Bright Cheese and Butter 816503 22, Bright – founded in 1874 by local farmers as a co-op, Bright purchased excess milk from the farmers and started a tradition of cheesemaking that still exists today. You can find Bright Cheese and Butter aged Cheddar and curds at over 127 locations throughout Ontario, but only here at the factory will you find everything they make in one place. Sample, sample, sample.
Charles Dickens Pub 505 Dundas St, Woodstock – Craving a bit of poutine? The Charles Dickens Pub in Woodstock is an authentic British Pub with a few Canadian dishes thrown in for good measure. They make a to die for Steak & Kidney Pie, from scratch I should add, and the Poutine they serve uses Gunn’s Hill curds. I have it from a reliable source fresh curds are delivered twice a week. It is all about the squeak.
Gunn’s Hill Artisan Cheese 445172 Gunn’s Hill Rd, Woodstock – Curious where the milk comes from to make the award-winning cheeses at Gunn’s Hill? All you have to do is look out the window to the family dairy farm, Friesvale Farms. Using milk produced by the family cows Shep Ysselstein turns them into squeaky Curds, creamy Brie and a variety of other cheeses including the 5 Brothers. This is the best place I found to watch and learn how cheese is made as you can watch them at work through a plate glass window.

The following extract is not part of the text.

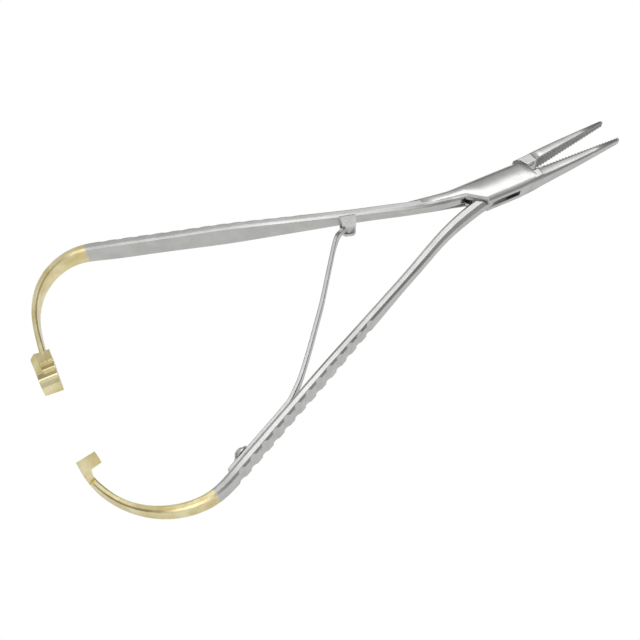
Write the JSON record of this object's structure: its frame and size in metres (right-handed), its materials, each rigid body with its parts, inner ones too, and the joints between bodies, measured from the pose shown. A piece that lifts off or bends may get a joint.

Upper Thames Brewing Co. 225 Bysham Park Dr #9, Woodstock – What do a microbrewery doing on a cheese trail you may ask? Upper Thames Brewing Co. is on for two reasons. The first is along with great beer they also serve up cheese plates made with local cheeses. The second reason is that one of their beers was used by Gunn’s Hill in one of their new cheeses. If they have some available ask for it on the cheese plate while you enjoy a flight of their beers.
The Olde Bakery Café 120 Thames St S, Ingersoll – How about starting your day off with a rich and creamy Cajeta Latte from the Olde Bakery Cafe in Ingersoll? What is cajeta? It is a Mexican caramel sauce made using goats milk. Made from scratch this decadent treat is a must try for latte lovers. Personally, I could just eat the cajeta with a spoon.
Chocolatea 38 King St E, Ingersoll – A short walk from the Olde Bakery Cafe is the little store called Chocolatea, purveyors of fine teas and handmade chocolates right on the premise. Of course, all the dairy used here are from local producers so totally worth a visit.
Ingersoll Cheese & Agricultural Museum 290 Harris St, Ingersoll – Everything you wanted to know about how cheese and how it was made in Oxford County in the 1800’s can be found at the Ingersoll Cheese & Agricultural Museum. On display are the machines and tools used to make by local farmers dating back as far as the 1840’s.
There is also plenty of information to be found on the 7300 lb Mammoth Cheese wheel that James Harris had made to take to the New York World’s Fair and to Great Britain. Used as a marketing gimmick it launched Oxford County as the Dairy Capital of Canada. In the early 1900’s cheese was our 2nd largest export.
Also of note are some of the antique ceramic containers on display that once held cream cheese. Invited by TD Millar and taught to non-other than J.L. Kraft. It is safe to say American Cheese got its beginning in Canada.
Louie’s Pizza & Pasta 440 Bell St, Ingersoll – Feel like some fried cheese curds or perhaps a super creamy Mac & Cheese? Head to Louie’s Pizza & Pasta and order the Smoked Sensation Mac & Cheese. Made using Gunn’s Hill 5 Brothers smoked gouda and topped with in-house smoked pulled Pork. This is a cheese overload, but oh so worth it.
I have to be honest and admit I didn’t know much about the history of Canadian cheese before I embarked on the Oxford County Cheese Trail. I still feel I have only scratched the surface of what there is to know. My respect and admiration for the early pioneers and today’s craftsmen have increased 10 fold and now when I taste Canadian cheese I appreciate a bit more what goes into making it taste so good.